Published in the Asbury Park Press
By KIRK MOORE
STAFF WRITER
FOR MORE than two centuries, the Pine Barrens were plundered for natural resources of timber, iron ore, rare plants and animals, and, finally, the land itself.
But the greatest treasure is still in the pines -- the last big source of pure drinking water in the Northeast, an underground reservoir that's tapped at the edges but remains New Jersey's trump card if other water supplies give out.
As the population climbs in Ocean County and other growth areas on the Pinelands fringe, water demand will go up. Meanwhile, water consumers worry about reports of radium in southwest New Jersey wells and traces of chemical compounds in some Toms River public wells.
But researchers have warned that reaching into the Pinelands to solve those water woes could upset a delicate natural system of streams, wetlands and underground water flows that scientists are still a long way from understanding.
"It's essentially a concern with water quality and water quantity," said Carleton Montgomery, executive director of the Pinelands Preservation Alliance, an environmental group.
Water is the key to virtually everything that makes the Pinelands worth saving, preservation advocates say. Shallow-water flows deep in the woods nurture Atlantic white cedar; its wood is cut to make duck decoys and hunting boats.
A state-administered, regionwide management plan for nearly 1 million acres in the Pinelands presumes that if its land-use dictates are followed, "there will be enough water to support both people and the ecosystem," Montgomery said. "There is evidence -- in bits and pieces, nothing catastrophic -- that suggests that may not be the case."

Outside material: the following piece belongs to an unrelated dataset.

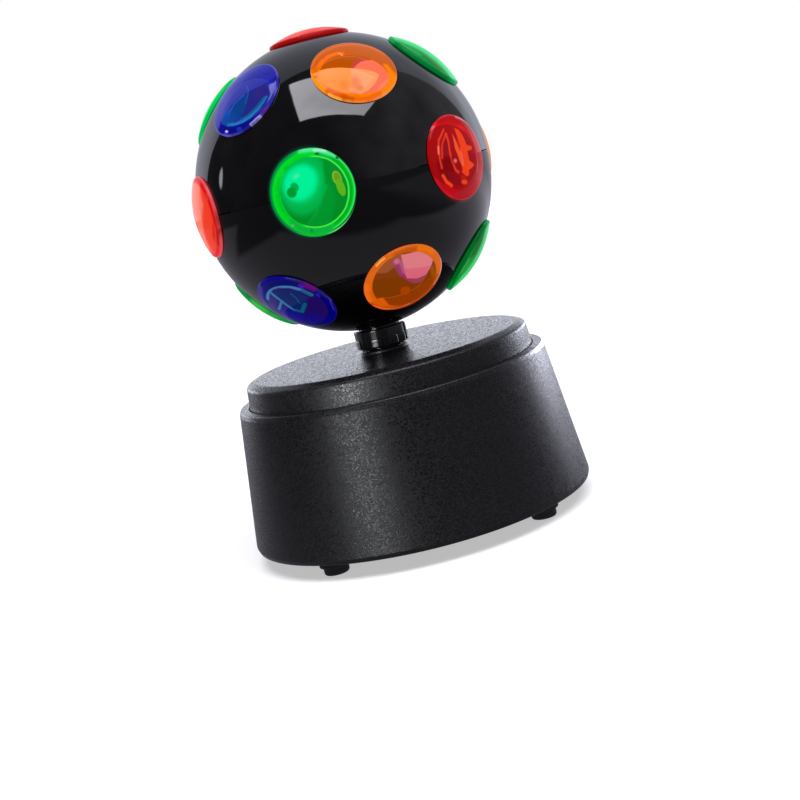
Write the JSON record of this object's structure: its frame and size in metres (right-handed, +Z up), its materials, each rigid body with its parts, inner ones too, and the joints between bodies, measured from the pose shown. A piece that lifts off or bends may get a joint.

Last year, the U.S. Geological Survey reported that its survey of southern New Jersey wells inside and outside the Pinelands found radium levels in ground water were highest in southwest counties of Gloucester and Salem, where underground sand layers that geologists call the Bridgeton Formation are close to the surface; the formation contains a higher percentage of radium-bearing rock fragments that ancient glaciers ground off hills in northern Pennsylvania and New York, geologists say.
Meanwhile, Cape May County has problems with salt water intruding into over-tapped coastal wells that could force towns there to look for additional sources of fresh water.
After just a few relatively dry weeks -- with intermittent rainfall, not even drought conditions -- forest fires in Ocean County this month burned through swamps at Double Trouble State Park that had unusually low water levels, firefighters said.
In some places where there has been a lot of new development and wells drilled, "you can see locally where stream and lake levels have dropped," Montgomery said.
There is a tremendous amount of water in the sandy soils -- called the Kirkwood and Cohansey aquifers -- beneath the Pinelands. In the 1960s, geologist Edward C. Rhodehamel estimated the underground supply at about 18 trillion gallons.
Some is already being used. Retirement villages in Manchester tap right into the heart of the Kirkwood and Cohansey aquifers, and United Water Toms River keeps wells at the edge of the Pinelands in Berkeley, said Edward Hughmanic of United Water.
United Water has considered going west into the Pinelands' rural areas to get water, Hughmanic said. But there would be the problem and expense of obtaining state permits, plus "you'd have to put in transmission mains, and possibly pumping stations. I can run water to the moon, if you give me enough money, but it takes a lot of pumping stations," he quipped.
As early as 1876, Philadelphia financier Joseph Wharton recognized the potential of the Pine Barrens as a drinking water supply for his hometown. He acquired more than 100,000 acres around the defunct iron smelter at Batsto in Burlington County with an eye to building vast reservoirs and water works. But when New Jersey lawmakers realized the enormity of his plans, they banned the export of Pinelands water from the state.
In 1981, the Legislature went a step further, restricting the export of water more than 10 miles from the boundaries of the Pinelands National Reserve that Congress outlined in 1978.
That still leaves the water resource within the grasp of burgeoning towns around the Pinelands perimeter. There are no plans now for major water withdrawals, and any potential users would need to "demonstrate significant need" before state environmental officials and Pinelands commissioners could give their approval, said commission spokeswoman Nancy Soper.